• **JOB**:
Repeat exactly and only the lines from the line containing "tower_screws();" through the line containing "before = set(bpy.data.objects)", both included.

★ ★ ★ ★

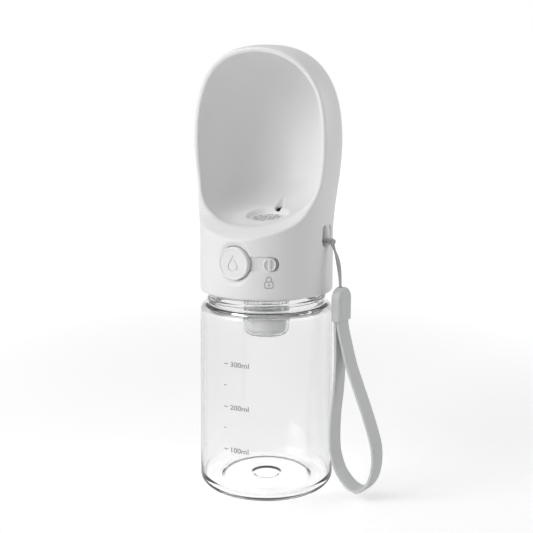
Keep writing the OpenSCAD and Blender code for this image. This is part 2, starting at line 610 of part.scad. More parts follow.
module filter_lid() color([0.8, 0.82, 0.83]) translate([0, 0, pad_z + 12.7]) difference() {
    union() {
        cylinder(r = filter_r, h = 1.2, $fn = round_fn);
        translate([0, 0, 1.1]) ring(2.4, 1.4, 2.4, small_fn);
    }
    for (r = [5, 8.6]) for (i = [0:r * 1.4]) rotate([0, 0, 360 * i / (floor(r * 1.4) + 1)]) translate([r, 0, -over])
        cylinder(r = 1.1, h = 4, $fn = 16);
}

// ---------- Strap ----------
// The cord's two turns round the lug's bar, drawn together by the knot in front of it
module cord_hitch() color([0.55, 0.56, 0.57]) {
    x = (lug_bar_out - lug_bar_in) / 2 + cord_d / 2 + 0.2;
    y = lug_bar_w / 2 + cord_d / 2 + 0.2;
    turn = 1.1;
    side = concat(arc([x - turn, y - turn], turn, 0, 90, 3), arc([turn - x, y - turn], turn, 90, 180, 3),
        arc([turn - x, turn - y], turn, 180, 270, 3), arc([x - turn, turn - y], turn, 270, 360, 3));
    n = len(side);
    path = concat([[x + 0.9, 0, 0.25 * hitch_rise]], [for (k = [0:1]) for (i = [0:n - 1]) [side[i][0], side[i][1],
        hitch_rise * (k + (i + 1) / (n + 1))]], [[x + 0.9, 0, 1.75 * hitch_rise]]);
    translate([(lug_bar_out + lug_bar_in) / 2, 0, hitch_z]) cord(path, cord_d);
    translate([knot_x, 0, hitch_z + hitch_rise]) rotate([90, 0, 0]) turned(concat(
        [[0, -knot_l / 2]], arc([knot_r - 0.7, 0.7 - knot_l / 2], 0.7, -90, 0, 3),
        arc([knot_r - 0.7, knot_l / 2 - 0.7], 0.7, 0, 90, 3), [[0, knot_l / 2]]), 24);
}
module strap_cord() color([0.55, 0.56, 0.57]) at_strap() {
    cord(smooth(strand_a, 3), cord_d, across = [0, 1, 0]);
    cord(smooth(strand_b, 3), cord_d, across = [0, 1, 0]);
}
module strap_clasp() color([0.68, 0.7, 0.71]) at_strap() difference() {
    translate([clasp_x - clasp_t / 2, 0, -clasp_drop]) rotate([90, 0, 90]) linear_extrude(clasp_t) {
        translate([-clasp_w / 2, -clasp_h]) square([clasp_w, clasp_h - clasp_w / 2 + 1]);
        intersection() {
            translate([0, -clasp_w / 2]) circle(r = clasp_w / 2, $fn = round_fn);
            translate([-clasp_w / 2, -clasp_w / 2]) square([clasp_w, clasp_w]);
        }
    }
    translate([clasp_x - band_t - 0.4, -band_w / 2 - 0.1, -clasp_drop - clasp_h - over])
        cube([2 * band_t + 0.8, band_w + 0.2, clasp_h - 5]);
    for (p = strand_ends) translate([p[0], p[1], -clasp_drop - 2.5]) cylinder(r = cord_d / 2 + 0.2, h = 2.5 + over, $fn = small_fn);
}
module strap_band() color([0.7, 0.72, 0.73]) at_strap() {
    path = smooth([for (p = band_route) [p[0], 0, p[1] - clasp_drop - clasp_h]], 2);
    c = 0.4;
    w = band_w / 2;
    t = band_t / 2;
    section = [[-t, -w + c], [-t, w - c], [-t + c, w], [t - c, w], [t, w - c], [t, -w + c], [t - c, -w], [-t + c, -w]];
    skin([for (i = [0:len(path) - 1]) let (d = lead(path, i), u = [d[2], 0, -d[0]])
        [for (p = section) path[i] + u * p[0] + [0, p[1], 0]]]);
}

bottle();
neck_seal();
head_shell();
collar_deck();
valve_tower();
tower_gasket();
drain_grille();
deck_screws();
tower_screws();
valve_seat();
air_valve();
valve_stem();
valve_plug();
stem_clip();
valve_spring();
button_cap();
button_plunger();
plunger_oring();
plunger_clip();
button_spring();
lock_knob();
lock_slider();
filter_basket();
filter_pad();
filter_core();
filter_lid();
cord_hitch();
strap_cord();
strap_clasp();
strap_band();
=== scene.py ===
"""Looks of a dog's travel water bottle: a clear bottle under a moulded drinking scoop.

Lengths are in millimetres, as in the part's source, and turned into metres where a mesh is made.
The camera, the floor and the lamps are placed in metres.
Z is the bottle's axis, the button faces -Y and the strap hangs on the +X side.
"""
import math

import bmesh
import bpy
import numpy as np
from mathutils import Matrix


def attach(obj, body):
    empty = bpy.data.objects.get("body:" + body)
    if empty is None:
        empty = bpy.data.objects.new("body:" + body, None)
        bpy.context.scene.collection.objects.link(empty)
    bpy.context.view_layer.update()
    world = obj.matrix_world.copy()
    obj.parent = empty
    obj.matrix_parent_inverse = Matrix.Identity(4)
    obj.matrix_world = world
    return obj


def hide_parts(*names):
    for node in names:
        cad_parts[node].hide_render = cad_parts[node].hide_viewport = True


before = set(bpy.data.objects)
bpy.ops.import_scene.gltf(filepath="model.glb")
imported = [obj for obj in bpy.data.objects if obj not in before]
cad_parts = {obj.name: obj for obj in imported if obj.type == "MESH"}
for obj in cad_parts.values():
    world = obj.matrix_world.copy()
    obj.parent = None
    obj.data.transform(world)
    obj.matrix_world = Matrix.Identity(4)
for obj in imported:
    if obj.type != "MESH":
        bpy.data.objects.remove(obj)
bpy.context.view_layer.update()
MM = 0.001
FAR = 1e9  # farther than anything in the scene

# ---------- Sizes shared with the part ----------
BOTTLE_R, FOOT_R, WALL = 38.0, 39.0, 2.0
SHOULDER_Z, LIP_Z = 107.5, 120.0
SHOULDER_ROUND, FOOT_ROUND = 4.4, 5.3
NECK_R, NECK_BORE = 32.6, 30.4
PUNT_H, PUNT_WALL, SHOULDER_INSIDE, SHOULDER_WALL = 1.5, 1.8, 2.3, 2.8
PITCH, THREAD_DEPTH, THREAD_Z, THREAD_A, THREAD_TURNS = 4.0, 1.4, 109.0, -200.0, 2.1
SKIRT_Z, SKIRT_WALL, HEAD_TOP = 114.6, 2.0, 251.0
FLARE_Z, WIDE_Z, SCOOP_R, SCOOP_WALL, DOME_POWER = 148.0, 196.0, 42.4, 3.0, 2.5
FLOOR_Z, FLOOR_TILT, FLOOR_T, UNDER_TILT = 157.6, math.radians(12.7), 3.6, math.radians(14.7)
LIP_RIM_Z, RIM_FOOT_Z, RIM_Y, RIM_LEAN, LEAN_Z = 146.5, 180.0, 11.3, 6.6, 222.0
GRILLE_R, RECESS_R, GRILLE_T, DRAIN_R = 10.6, 12.2, 1.2, 9.2
DRAIN_Z, DRAIN_TILT = 155.7, math.radians(4.5)
VENT_LOW, VENT_RUN, VENT_WIDE, VENT_NARROW = (1.1, 13.9), (-3.5, 12.6), 2.1, 1.2
RECESS_X, RECESS_Y = 0.4, 1.2
BUTTON_Z, BUTTON_R, WELL_BORE, WELL_R = 134.5, 9.0, 9.3, 10.5
BUTTON_FACE, CAP_BACK, CAP_INSIDE, WELL_FLOOR = 39.0, 32.5, 36.8, 28.5
ROD_BORE = 3.06
KNOB_A, KNOB_R, KNOB_SWING = math.radians(29.9), 3.5, math.radians(6)
TONGUE_H, TONGUE_A = 7.1, math.radians(9.2)
CHANNEL_H, CHANNEL_END, CHANNEL_FLOOR, CHANNEL_L = 7.7, 5.3, 36.9, 10.5
LUG_Z, LUG_H, LUG_SLOT, BAR_W, BAR_IN, BAR_OUT = 147.6, 11.6, 3.6, 4.0, 36.2, 38.9
SCREW_RING, SCREW_R, SCREW_ANGLES = 25.0, 1.2, (90, 210, 330)
DECK_TOP, PORT_BOSS_Z, PORT_BOSS_R = 123.4, 150.0, 13.0
CORD_D, KNOT_X, KNOT_Z, KNOT_R, KNOT_L = 1.3, 40.9, 144.154, 1.9, 3.6
HITCH_Z, HITCH_RISE = 142.75, 1.404
STRAP_YAW = math.radians(-9.4)
CLASP_X, CLASP_T, CLASP_W, CLASP_H, CLASP_DROP = 6.25, 6.4, 12.8, 19.5, 24.4
BAND_W, BAND_T, BAND_SEAT = 10.4, 1.8, 9.0

# ---------- Camera ----------
CAMERA_AZ, CAMERA_PITCH = math.radians(27.5), math.radians(-9.39)
CAMERA_OUT, CAMERA_UP, LENS, SENSOR = 0.494, 0.209, 58.86, 36.0
CLIP_NEAR, CLIP_FAR = 0.01, 50.0

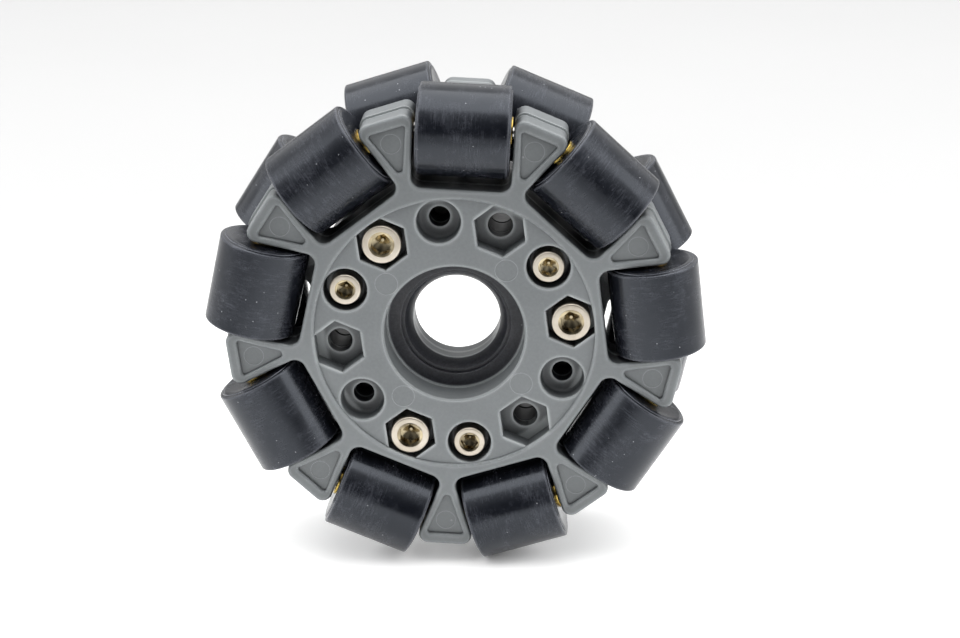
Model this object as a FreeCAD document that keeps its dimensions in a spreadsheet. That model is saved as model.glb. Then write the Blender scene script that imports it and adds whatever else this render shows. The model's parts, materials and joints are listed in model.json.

★ ★ ★ ★

• **REPLY**:
tower_screws();
valve_seat();
air_valve();
valve_stem();
valve_plug();
stem_clip();
valve_spring();
button_cap();
button_plunger();
plunger_oring();
plunger_clip();
button_spring();
lock_knob();
lock_slider();
filter_basket();
filter_pad();
filter_core();
filter_lid();
cord_hitch();
strap_cord();
strap_clasp();
strap_band();
=== scene.py ===
"""Looks of a dog's travel water bottle: a clear bottle under a moulded drinking scoop.

Lengths are in millimetres, as in the part's source, and turned into metres where a mesh is made.
The camera, the floor and the lamps are placed in metres.
Z is the bottle's axis, the button faces -Y and the strap hangs on the +X side.
"""
import math

import bmesh
import bpy
import numpy as np
from mathutils import Matrix


def attach(obj, body):
    empty = bpy.data.objects.get("body:" + body)
    if empty is None:
        empty = bpy.data.objects.new("body:" + body, None)
        bpy.context.scene.collection.objects.link(empty)
    bpy.context.view_layer.update()
    world = obj.matrix_world.copy()
    obj.parent = empty
    obj.matrix_parent_inverse = Matrix.Identity(4)
    obj.matrix_world = world
    return obj


def hide_parts(*names):
    for node in names:
        cad_parts[node].hide_render = cad_parts[node].hide_viewport = True


before = set(bpy.data.objects)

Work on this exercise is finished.